Dr Inyangala told senators the government plans to settle the pension debt in phases while also pursuing the establishment of a new pension scheme for staff.

She said the employer, the State Department for Higher Education, would allocate funds in the 2025/26, 2026/27 and 2027/28 financial years to offset the debt owed to the wound-up scheme.

But senators sharply criticised the proposal, saying the retirees had already waited too long and could not be expected to hold on until 2030 to access their dues.

“You are telling somebody who is already a pensioner to wait until 2030, are we so heartless? These are retirees, they have nothing. Why can’t you commit that you will clear this pension in the next financial year?” posed Murang'a Senator Joe Nyutu.

Under the proposed payment plan, the State Department had offered to release Sh500 million in the 2025/26 financial year, while maintaining that the formation of a new scheme remains a priority alongside the conclusion of the liquidation process.

Lawmakers dismissed the amount as grossly inadequate.

“Most of these pensioners are over 70 years old. Spreading payment over three years is essentially saying you want them to die without enjoying their pension. The Sh500 million is too little,” said Nyamira Senator Okong'o Omogeni.

The pension crisis at TUK has been linked to longstanding structural funding gaps dating back to the institution’s transition from the Kenya Polytechnic to a university.

Dr Inyangala explained that when the institution transitioned, it inherited significant unfunded liabilities. She said the university absorbed 652 staff members, but from July 1, 2009, the government stopped funding salaries for lecturers previously paid through the Teachers Service Commission, while continuing to provide capitation at polytechnic levels.

This, she said, created an immediate and sustained structural deficit estimated at Sh13 billion between 2009 and 2025.

“The mismatch between capitation and payroll requirements has arisen from limited revenue capacity, the obligation to continue meeting statutory and third-party deductions, as well as capitation consistently below payroll requirements,” she told the committee.

Lack of seriousness 

In a petition before the Senate, University Academic Staff Union (Uasu) TUK chapter secretary Fred Sawenja warned that retirees and staff nearing retirement risk losing their lifetime pension savings despite years of public service.
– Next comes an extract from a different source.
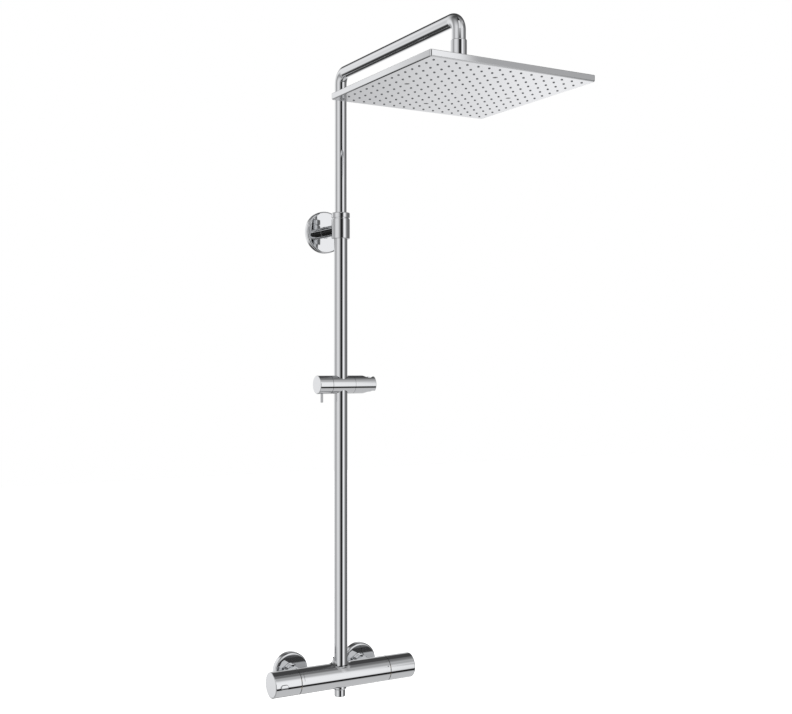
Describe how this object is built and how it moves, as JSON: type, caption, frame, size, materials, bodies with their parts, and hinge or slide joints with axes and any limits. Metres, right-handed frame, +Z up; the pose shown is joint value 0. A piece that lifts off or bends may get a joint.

He said the problem of non-remittance had long been known by the Ministry of Education, but had not received the urgency and commitment it deserved.

“The problem we are having is that this matter is not being given the seriousness it deserves and the commitment it requires,” said Mr Sawenja.

He added that union members had watched colleagues retire into hardship, with some dying in poverty before accessing their benefits.

“Going by what we are seeing happening to our members, including dying in poverty, we would wish this matter to be brought to a conclusion much faster. If the funds can be availed in the next financial year, that will be good for the pensioners,” he said.

The TUK Staff Retirement Benefits Scheme was established on July 1, 2009 as a defined contribution pension scheme to provide retirement benefits, death-in-service relief and pension entitlements for employees of the university and other eligible members.

It was later registered by the Retirement Benefits Authority (RBA) on November 12, 2013.

However, the scheme was placed under interim administration in November 2015 after failing to meet mandatory requirements under the Retirement Benefits Authority Act, 1997, including minimum funding thresholds.

It later moved into formal liquidation following a winding-up order issued on July 5, 2024.

The scheme was declared insolvent due to multiple regulatory and operational failures, including failure to comply with the mandatory 100 per cent minimum funding level required under pension regulations.

The Committee has directed that Cabinet Secretary of Education Julius Migos and his Treasury counterpart John Mbadi appear before it to arrive at a faster and more realistic settlement plan to spare retirees further suffering.